There is nothing much we can do about that though, other than beat people with
the clue-stick until such time as they grow a protective layer of cynicism.

I'll help by educating people where I can, but there is a point beyond which I
refuse to take responsibility for people doing the wrong thing because they
don't know any better and don't take a second to _think_ : often it is down to
things looking too good to be true (to the point where zero/little techie
skills/experience are needed to see this) or things quite obviously being
dodgy - if people lose data in either case I have little sympathy. Maybe
losing important data is the only way they'll ever learn.

Give a user a good fish and they'll be fed without poisoning today. Teach a
user to fish safely and they'll potentially be fed safely for life. Users who
refuse to engage their brain and learn to fish safely? Let 'em starve or get
poisoned.

Of course if you see data you might want in future hosted in an impractical
manner, take a copy now and make sure you put it somewhere (or several
somewheres) more safe.

------
csmuk
Well that leaves, what 50+ other sites still?

[http://www.youtube.com/watch?v=D0n8N98mpes](http://www.youtube.com/watch?v=D0n8N98mpes)

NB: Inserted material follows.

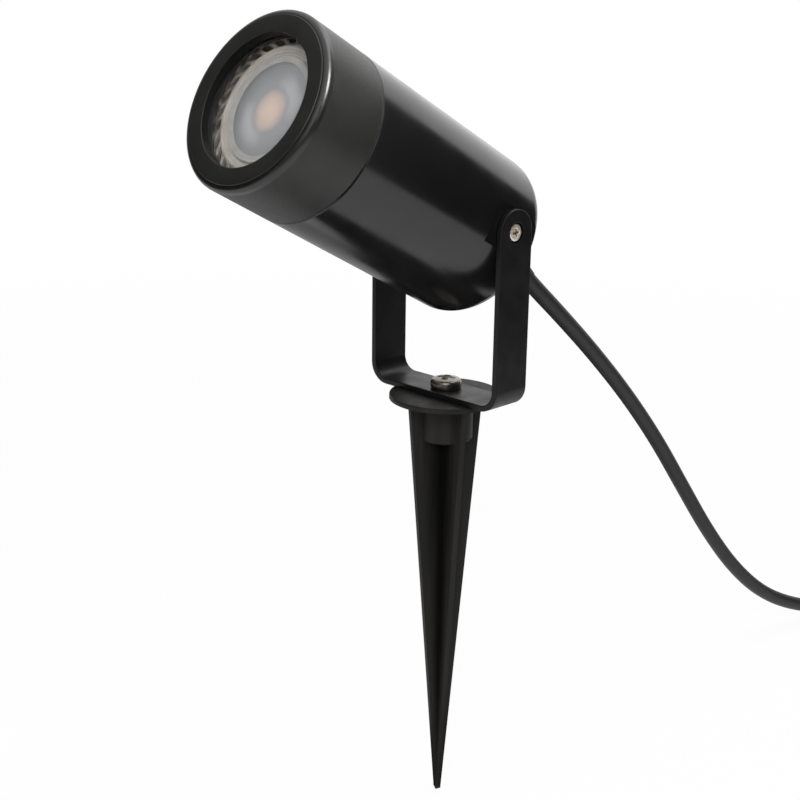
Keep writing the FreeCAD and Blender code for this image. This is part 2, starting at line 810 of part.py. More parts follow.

The moles keep coming forever though...

------
casca
The media companies need to do something against "piracy", otherwise it looks
like they're complicit.

The MPAA/RIAA/equivalent are industry bodies that are funded to protect their
members. These members want to see a return on their investment, and press
coverage about shutting down a high profile filesharing site shows that
they're doing something. Everyone wins.

Of course it will have no impact on the availability of filesharing sites. If
anything, the rise in bitcoin mining malware will make it even more profitable
to set up such services.

------
nly
So... when are the Feds going to shutdown Dropbox? More or less the same
thing.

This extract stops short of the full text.